Colour, as Zobel saw in Rothko, was an important element. He deemed it so vital that he even favoured painting in the early morning, when the sunlight is whitest throughout his artistic career (Peter Soriano, Zobel, Reina Sofia, page 258). While Zobel never emulated Rothko in imageries, his colours had given him a multilayered visual experience and on psychological and emotional level, it convinced him of the importance of graphic elements. His lifelong fascination with Chinese calligraphy, which later hung on the wall of his studios in Cuenca, Seville and Madrid, perhaps also influenced Zobel to focus on the gestural aspect of abstract art. Regardless, lines became the core matter of Zobel’s first mature abstract works. He once said, “The theme is movement expressed metaphorically by the use of line. The movement of leaves, of trees, of people; movement observed, felt, never imitated but, I hope, translated.” (Rafael Pérez-Madero, Zóbel. La Serie Blanca, Ediciones Rayuela, Madrid, 1978.)
Cantera I depicts a picture plane divided into several overlapping rectangular areas. On the foreground, a network of long fine yellow lines form a delicate trellis of linear and curved lines against a delicate and luminous blue and white background. From its minimalist composition and tension and movement between the linear elements, it bears a strong resemblance to Saeta series and may very well be its missing link and precursor. Commenting about Cantera I, Don Rafael Pérez-Madero wrote (translated),
“I would call them in any case ‘pre-Saetas’. The difference, technically, is little. But if we observe from here, we can start looking at his paintings, how the lines purify and attract more attention, until it becomes clear, that each time with more clarity the bareness of the stroke, the graphics (the hand and the movement of Zobel on the canvas), the movement of the painting via the lines and at the end the very absence of the background colour. For me the most important moment of ‘Las Saetas’, is when the absence of colour converts into only black lines on white canvas.
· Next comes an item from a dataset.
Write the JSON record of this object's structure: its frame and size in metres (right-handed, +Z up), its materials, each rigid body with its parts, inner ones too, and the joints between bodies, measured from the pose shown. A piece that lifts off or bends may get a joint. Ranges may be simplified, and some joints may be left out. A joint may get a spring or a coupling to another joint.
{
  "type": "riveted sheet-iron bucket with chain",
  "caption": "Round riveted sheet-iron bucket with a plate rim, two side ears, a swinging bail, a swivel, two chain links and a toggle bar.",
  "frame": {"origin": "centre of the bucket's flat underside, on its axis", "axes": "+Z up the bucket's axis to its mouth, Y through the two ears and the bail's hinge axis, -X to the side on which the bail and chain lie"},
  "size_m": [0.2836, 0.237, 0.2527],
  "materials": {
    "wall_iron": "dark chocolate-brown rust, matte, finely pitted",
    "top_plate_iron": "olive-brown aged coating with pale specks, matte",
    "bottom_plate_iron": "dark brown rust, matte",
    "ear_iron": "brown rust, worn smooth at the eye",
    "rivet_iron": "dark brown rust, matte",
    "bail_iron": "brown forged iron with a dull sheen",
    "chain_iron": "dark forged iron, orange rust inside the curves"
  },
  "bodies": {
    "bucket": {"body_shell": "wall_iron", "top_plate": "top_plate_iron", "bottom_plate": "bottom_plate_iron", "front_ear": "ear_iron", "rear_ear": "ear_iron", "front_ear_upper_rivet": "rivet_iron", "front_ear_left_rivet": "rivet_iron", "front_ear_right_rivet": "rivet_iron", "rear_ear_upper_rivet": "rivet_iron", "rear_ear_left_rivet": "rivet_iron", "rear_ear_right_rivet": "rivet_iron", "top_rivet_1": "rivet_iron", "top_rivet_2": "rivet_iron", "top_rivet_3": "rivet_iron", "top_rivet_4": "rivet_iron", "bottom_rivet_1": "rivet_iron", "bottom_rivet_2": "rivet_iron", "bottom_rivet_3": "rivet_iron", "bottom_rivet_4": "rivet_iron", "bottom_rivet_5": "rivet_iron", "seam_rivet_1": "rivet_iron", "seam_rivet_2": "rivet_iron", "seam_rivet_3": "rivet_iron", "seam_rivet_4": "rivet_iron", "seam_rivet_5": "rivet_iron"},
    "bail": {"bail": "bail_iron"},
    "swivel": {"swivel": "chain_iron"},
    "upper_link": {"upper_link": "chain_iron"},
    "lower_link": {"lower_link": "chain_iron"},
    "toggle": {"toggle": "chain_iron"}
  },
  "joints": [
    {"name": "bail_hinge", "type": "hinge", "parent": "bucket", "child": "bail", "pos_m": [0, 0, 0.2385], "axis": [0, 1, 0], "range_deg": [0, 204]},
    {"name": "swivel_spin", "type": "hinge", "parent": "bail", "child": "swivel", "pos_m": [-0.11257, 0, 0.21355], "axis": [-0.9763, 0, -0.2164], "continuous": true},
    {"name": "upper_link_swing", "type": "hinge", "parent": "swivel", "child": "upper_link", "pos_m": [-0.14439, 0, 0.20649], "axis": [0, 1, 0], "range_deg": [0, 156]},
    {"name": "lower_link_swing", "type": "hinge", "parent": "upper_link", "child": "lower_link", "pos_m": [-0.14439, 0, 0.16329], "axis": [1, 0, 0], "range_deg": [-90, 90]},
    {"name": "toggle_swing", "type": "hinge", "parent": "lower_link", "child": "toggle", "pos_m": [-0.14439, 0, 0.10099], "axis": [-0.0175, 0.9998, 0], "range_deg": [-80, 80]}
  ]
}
…with this painting and in this period you can start to see the seeds and the future of his path towards abstraction. For me, starting from this moment and the following ‘Saetas’, and also the black and white works from the 1970’s, are possibly, the more pure abstract periods of the paintings of Fernando Zobel. ‘La Cantera’ of the 1950’s is only the title of two or three paintings. You can totally consider it as a series like ‘Las Saetas’ which consists of tens of paintings based on the same concept and which forms an important body within the works of Zobel, like what occurs much later with the Blanca, La Vista, El Jucar, etc. series in which there usually is a unity in theme or concept and an important number of paintings which form the series. ‘La Cantera’ is a good start of the works that were to come, however Zobel did not know, at that moment, that ‘Las Saetas’ will be derived from this piece.”